Impressiona a ousadia de “O Sequestro” considerando que a legislação censória utilizada pela ditadura militar proibia representações negativas das forças policiais. Di Mello e os roteiristas, no entanto, souberam muito bem aproveitar o momento de abertura política (e flexibilização da Censura) em que o filme foi realizado. Não à toa, o único corte determinado pela Divisão de Censura de Diversões Públicas (DCDP), órgão responsável por exercer esse tipo de controle sobre a produção artística no período, foi de uma cena em que Vilarinho mantém relação sexual com uma travesti. No início do último governo militar, a ditadura abria, mas se mantinha como fiscal da moral e dos bons costumes.

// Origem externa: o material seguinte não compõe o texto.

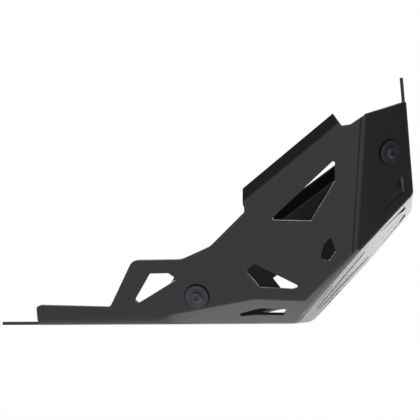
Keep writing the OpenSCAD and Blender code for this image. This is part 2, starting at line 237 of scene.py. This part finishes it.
def plated(name, grey, roughness, tint):
    """Plated or blackened steel with faint changes of tone and a fine grain."""
    look = NodeMaterial(name)
    look.set(Metallic=1.0)
    dark, light = colour(grey * DARK_SHARE, tint), colour(grey, tint)
    shade = look.ramp(look.noise(90.0, detail=4.0), dark, light, places=(0.35, 0.65))
    varied = look.ramp(look.noise(300.0), roughness, roughness + ROUGHNESS_SPREAD)
    grain = look.bump(look.noise(3000.0), 0.2, 0.02 * MM)
    return look.surface(shade, varied, grain)


def rubber():
    """Matt black moulded rubber."""
    look = NodeMaterial("rubber")
    look.set(Specular_IOR_Level=0.12)
    shade = look.ramp(look.noise(200.0), *RUBBER_GREYS)
    roughness = look.ramp(look.noise(500.0), *RUBBER_ROUGHNESS)
    grain = look.bump(look.noise(1500.0), 0.3, 0.03 * MM)
    return look.surface(shade, roughness, grain)


def add_piece(name, bm, slot, nodes, smooth_angle):
    """Makes an object of a mesh, smooth but for edges sharper than smooth_angle degrees."""
    bmesh.ops.recalc_face_normals(bm, faces=bm.faces)
    for face in bm.faces:
        face.smooth = True
    for edge in bm.edges:
        if edge.is_manifold and edge.calc_face_angle() > math.radians(smooth_angle):
            edge.smooth = False
    mesh = bpy.data.meshes.new(name)
    bm.to_mesh(mesh)
    bm.free()
    piece = bpy.data.objects.new(name, mesh)
    bpy.context.scene.collection.objects.link(piece)
    mesh.materials.append(materials[slot])
    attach(piece, "root")
    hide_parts(*nodes)
    return piece


def soft_shell(node):
    """The sheet with rounded cut edges: its flat faces are joined, then the cut edges get a small
    round, and normals follow the large faces so that flats stay flat and folds look round."""
    bm = bmesh.new()
    bm.from_mesh(node.data)
    bmesh.ops.remove_doubles(bm, verts=bm.verts, dist=SAME_POINT * MM)
    bmesh.ops.dissolve_limit(bm, angle_limit=math.radians(SAME_PLANE), verts=bm.verts, edges=bm.edges)
    cut = [e for e in bm.edges if e.is_manifold and e.calc_face_angle() > math.radians(CUT_EDGE_ANGLE)]
    bmesh.ops.bevel(bm, geom=cut, offset=SHEET_EDGE * MM, segments=EDGE_SEGMENTS, profile=0.5,
                    affect="EDGES", clamp_overlap=True)
    piece = add_piece("guard_shell_coat", bm, "powder_coat", ["guard_shell"], FOLD_ANGLE)
    weighted = piece.modifiers.new("flat faces lead", "WEIGHTED_NORMAL")
    weighted.mode = "FACE_AREA"
    weighted.keep_sharp = True


class Lathe:
    """Rings of points round an axis, joined into a closed skin. A ring's radius and height are
    plain numbers or functions of the angle."""

    def __init__(self, place, around=ROUND):
        self.bm = bmesh.new()
        self.place = place
        self.around = around
        self.rings = []

    def ring(self, radius, height):
        points = []
        for k in range(self.around):
            turn = 2 * math.pi * k / self.around
            r = radius(turn) if callable(radius) else radius
            z = height(turn) if callable(height) else height
            point = Vector((r * math.cos(turn) * MM, r * math.sin(turn) * MM, z * MM))
            points.append(self.bm.verts.new(self.place @ point))
        if self.rings:
            self.join(self.rings[-1], points)
        self.rings.append(points)

    def profile(self, points):
        for r, z in points:
            self.ring(r, z)

    def join(self, a, b):
        for k in range(self.around):
            j = (k + 1) % self.around
            self.bm.faces.new((a[k], a[j], b[j], b[k]))

    def cap(self, height, at_end=True):
        """Closes one end with a fan of triangles round a point on the axis."""
        ring = self.rings[-1 if at_end else 0]
        middle = self.bm.verts.new(self.place @ Vector((0, 0, height * MM)))
        for k in range(self.around):
            self.bm.faces.new((ring[k], ring[(k + 1) % self.around], middle))

    def close(self):
        """Joins the last ring to the first, for a piece with a bore."""
        self.join(self.rings[-1], self.rings[0])


def arc(centre_r, centre_z, radius, start, end, steps=4):
    """Points of a round on a profile: angles in degrees, 0 outwards and 90 up."""
    turns = [math.radians(start + (end - start) * k / steps) for k in range(steps + 1)]
    return [(centre_r + radius * math.cos(t), centre_z + radius * math.sin(t)) for t in turns]


def ring_profile(bore, outer, low, high, edge_low, edge_high):
    """Section of a washer or spacer: rounded at its outer edges, broken at its bore."""
    return (
        [(bore, low + BORE_EDGE), (bore + BORE_EDGE, low)]
        + arc(outer - edge_low, low + edge_low, edge_low, -90, 0)
        + arc(outer - edge_high, high - edge_high, edge_high, 0, 90)
        + [(bore + BORE_EDGE, high), (bore, high - BORE_EDGE)]
    )


def turned_ring(name, place, slot, outer_d, low, high, edges):
    """A washer or spacer round the bolt."""
    lathe = Lathe(place)
    lathe.profile(ring_profile(BOLT_D / 2 + BOLT_PLAY, outer_d / 2, low, high, *edges))
    lathe.close()
    add_piece(name + "_turned", lathe.bm, slot, [name], TURNED_ANGLE)


def grommet(name, place):
    """Two collars and a neck in the sheet's hole, with moulded rounds on the collars' rims."""
    bore, neck = SPACER_D / 2 + FIT_GAP, SHEET_HOLE_D / 2 - FIT_GAP
    outer, inner = GROMMET_D / 2, INNER_GROMMET_D / 2
    rim = (GROMMET_T - GROMMET_FLAT) / 2
    low, high = INNER_SEAT, OUTER_SEAT
    lathe = Lathe(place)
    lathe.profile(
        [(bore, low)]
        + arc(inner - rim, low + rim, rim, -90, 0)
        + arc(inner - rim, low + GROMMET_T - rim, rim, 0, 90)
        + [(neck, low + GROMMET_T), (neck, high - GROMMET_T)]
        + arc(outer - rim, high - GROMMET_T + rim, rim, -90, 0)
        + arc(outer - rim, high - rim, rim, 0, 90)
        + [(bore, high)]
    )
    lathe.close()
    add_piece(name + "_moulded", lathe.bm, "rubber", [name], TURNED_ANGLE)


def hexagon(across_flats):
    """Radius of a hexagon at each angle."""
    def radius(turn):
        return across_flats / 2 / math.cos((turn % (math.pi / 3)) - math.pi / 6)
    return radius


def thread(tip):
    """Radius of a thread at an angle and height: V-shaped grooves with flat crests that climb one
    pitch a turn, and a chamfer at the tip."""
    def at(z):
        def radius(turn):
            phase = (z / PITCH - turn / (2 * math.pi)) % 1.0
            depth = THREAD_DEPTH * max(0.0, 1.0 - abs(phase - 0.5) / GROOVE_SHARE)
            chamfer = max(0.0, tip + POINT - z)
            return BOLT_D / 2 - max(depth, chamfer)
        return radius
    return at


def bolt(name, place):
    """Flanged button head with a hexagon socket, a waisted shank and a threaded end."""
    seat = OUTER_SEAT + WASHER_T
    dome_seat = seat + COLLAR_T
    top = dome_seat + DOME_T
    bottom = top - SOCKET_DEPTH
    thread_end = INNER_SEAT - WASHER_T
    tip = thread_end - BOLT_FREE
    threaded = BOLT_FREE - WAIST
    shank = BOLT_D / 2 - WAIST
    crown = (SOCKET_AF + SOCKET_RIM) / 2
    rim, edge = COLLAR_D / 2 - COLLAR_EDGE, COLLAR_EDGE
    lathe = Lathe(place)
    radius_at = thread(tip)
    rows = math.ceil(threaded / (PITCH / ROWS_A_TURN))
    for k in range(rows + 1):
        z = tip + threaded * k / rows
        lathe.ring(radius_at(z), z)
    lathe.profile([(shank, thread_end), (shank, seat)])
    lathe.profile(arc(rim, seat + edge, edge, -90, 0))
    lathe.profile(arc(rim, dome_seat - edge, edge, 0, 90))
    for k in range(DOME_STEPS + 1):
        turn = math.pi / 2 * k / DOME_STEPS
        lathe.ring(crown + (DOME_D / 2 - crown) * math.cos(turn), dome_seat + DOME_T * math.sin(turn))
    lathe.ring(hexagon(SOCKET_AF + MOUTH_EXTRA), top)
    lathe.ring(hexagon(SOCKET_AF), top - MOUTH_DEPTH)
    lathe.ring(hexagon(SOCKET_AF), bottom)
    lathe.cap(bottom - CONE_DEPTH)
    lathe.cap(tip, at_end=False)
    add_piece(name + "_threaded", lathe.bm, "bolt", [name], BOLT_ANGLE)


def stack_place(mount):
    """Frame of a mounting point: its origin is on the sheet's outer face and Z points outwards.
    The mount lies at the middle of the bolt's thread, and its axis points inwards."""
    out = -Vector(mount["axis"]).normalized()
    wall = mount["dims"]["length_mm"]
    depth = INNER_SEAT - WASHER_T - WAIST - wall / 2
    origin = Vector(mount["pos_m"]) - out * depth * MM
    turned = out.to_track_quat("Z", "Y").to_matrix().to_4x4()
    return Matrix.Translation(origin) @ turned


def fasteners():
    """The five pieces at each of the four mounting points, which the record's pin mounts name."""
    for mount in frame["record"]["mounts"]:
        if mount["kind"] != "pin":
            continue
        where = mount["name"].removeprefix("bolt_")
        place = stack_place(mount)
        bolt("bolt_" + where, place)
        turned_ring("washer_" + where, place, "washer", WASHER_D,
                    OUTER_SEAT, OUTER_SEAT + WASHER_T, WASHER_EDGES)
        grommet("grommet_" + where, place)
        turned_ring("spacer_" + where, place, "zinc_steel", SPACER_D,
                    INNER_SEAT, OUTER_SEAT, SPACER_EDGES)
        turned_ring("backing_" + where, place, "zinc_steel", BACKING_D,
                    INNER_SEAT - WASHER_T, INNER_SEAT, BACKING_EDGES)


def add_camera():
    """A camera that stands and is turned as the constants say: yaw to its left, pitch upwards."""
    data = bpy.data.cameras.new("camera")
    data.lens = LENS
    data.sensor_width = SENSOR
    data.sensor_fit = "HORIZONTAL"
    data.clip_start = NEAR
    data.clip_end = FAR
    camera = bpy.data.objects.new("camera", data)
    bpy.context.scene.collection.objects.link(camera)
    yaw, pitch, roll = (math.radians(a) for a in (CAMERA_YAW, CAMERA_PITCH, CAMERA_ROLL))
    forward = Vector((-math.sin(yaw) * math.cos(pitch), math.cos(yaw) * math.cos(pitch), math.sin(pitch)))
    level = Vector((math.cos(yaw), math.sin(yaw), 0.0))
    upright = level.cross(forward)
    right = math.cos(roll) * level + math.sin(roll) * upright
    up = math.cos(roll) * upright - math.sin(roll) * level
    turned = Matrix((right, up, -forward)).transposed().to_4x4()
    camera.matrix_world = Matrix.Translation(CAMERA_AT) @ turned
    bpy.context.scene.camera = camera


def add_light(name, at, aim, size, glow):
    """A rectangular softbox. Its glow is the brightness of its face, with the white sky at 1."""
    data = bpy.data.lights.new(name, "AREA")
    data.shape = "RECTANGLE"
    data.size, data.size_y = size
    data.energy = glow * math.pi * size[0] * size[1]
    light = bpy.data.objects.new(name, data)
    bpy.context.scene.collection.objects.link(light)
    light.location = at
    light.rotation_euler = (Vector(aim) - Vector(at)).to_track_quat("-Z", "Y").to_euler()


def add_world():
    """The sky of a soft studio: white round the horizon, dimmer overhead."""
    world = bpy.data.worlds.new("studio")
    world.use_nodes = True
    tree = world.node_tree
    place = tree.nodes.new("ShaderNodeTexCoord")
    split = tree.nodes.new("ShaderNodeSeparateXYZ")
    ramp = tree.nodes.new("ShaderNodeValToRGB")
    tree.links.new(place.outputs["Generated"], split.inputs["Vector"])
    tree.links.new(split.outputs["Z"], ramp.inputs["Fac"])
    tree.links.new(ramp.outputs["Color"], tree.nodes["Background"].inputs["Color"])
    low, high = ramp.color_ramp.elements
    low.position = WHITE_TO
    low.color = colour(1.0)
    high.position = GREY_FROM
    high.color = colour(SKY_GREY)
    bpy.context.scene.world = world


def flat_sheet(name, corners, at, look):
    """A flat sheet for the studio: four corners round a place, and its node material."""
    mesh = bpy.data.meshes.new(name)
    mesh.from_pydata(corners, [], [(0, 1, 2, 3)])
    mesh.materials.append(look.material)
    sheet = bpy.data.objects.new(name, mesh)
    sheet.location = at
    bpy.context.scene.collection.objects.link(sheet)
    return sheet


def add_floor():
    """A white floor with a glow of its own."""
    look = NodeMaterial("floor_white")
    look.set(Base_Color=colour(FLOOR_GREY), Roughness=FLOOR_ROUGHNESS)
    look.set(Emission_Color=colour(1.0), Emission_Strength=FLOOR_GLOW)
    h = FLOOR_HALF
    corners = [(-h, -h, 0), (h, -h, 0), (h, h, 0), (-h, h, 0)]
    floor = flat_sheet("floor", corners, (0, 0, -FLOOR_DROP), look)


def add_flag():
    """The grey card ahead of the nose, which only shows in reflections."""
    look = NodeMaterial("flag_cloth")
    look.set(Base_Color=colour(FLAG_GREY), Roughness=FLAG_ROUGHNESS)
    w, h = FLAG_SIZE[0] / 2, FLAG_SIZE[1] / 2
    corners = [(0, -w, -h), (0, w, -h), (0, w, h), (0, -w, h)]
    flag = flat_sheet("flag", corners, FLAG_AT, look)
    flag.visible_camera = False


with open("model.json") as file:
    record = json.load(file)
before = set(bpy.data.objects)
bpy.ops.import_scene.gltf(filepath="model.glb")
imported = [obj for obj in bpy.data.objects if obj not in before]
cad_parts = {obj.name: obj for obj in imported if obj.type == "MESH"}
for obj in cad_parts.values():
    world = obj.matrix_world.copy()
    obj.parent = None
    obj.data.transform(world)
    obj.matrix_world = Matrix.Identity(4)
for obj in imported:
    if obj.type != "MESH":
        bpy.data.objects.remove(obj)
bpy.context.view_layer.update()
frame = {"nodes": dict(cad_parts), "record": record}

materials = {
    "powder_coat": powder_coat(),
    "bolt": plated("bolt", grey=0.085, roughness=0.4, tint=BLACKENED_TINT),
    "washer": plated("washer", grey=0.075, roughness=0.45, tint=BLACKENED_TINT),
    "rubber": rubber(),
    "zinc_steel": plated("zinc_steel", grey=0.6, roughness=0.3, tint=ZINC_TINT),
}
for subpart in frame["record"]["subparts"]:
    data = frame["nodes"][subpart["node"]].data
    data.materials.clear()
    data.materials.append(materials[subpart["material_slot"]])

soft_shell(frame["nodes"]["guard_shell"])
fasteners()

add_camera()
add_world()
add_floor()
add_flag()
add_light("light_table", TABLE_AT, Vector(TABLE_AT) + Vector((0, 0, 1)), TABLE_SIZE, TABLE_GLOW)
add_light("backdrop", BACKDROP_AT, (BACKDROP_AT[0], 0, BACKDROP_AT[2]), BACKDROP_SIZE, BACKDROP_GLOW)
bpy.context.scene.view_settings.view_transform = "Standard"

O único ponto fraco de “O Sequestro” é a participação de Helena Ramos como a mãe do garoto sequestrado. Atriz conhecida na época por participar de inúmeros dramas e comédias eróticas, Ramos vive aqui uma personagem sem muita razão de ser, cujo único momento de destaque soa como puro exploitation: enquanto aguarda para prestar depoimento à polícia, ela surge num compilado de cenas de nudez, correndo em câmera lenta pela praia ao encontro de seus muitos amantes. É a forma encontrada pelo diretor para apresentar a mulher como ninfomaníaca. Provavelmente existiam caminhos mais orgânicos à narrativa para isso.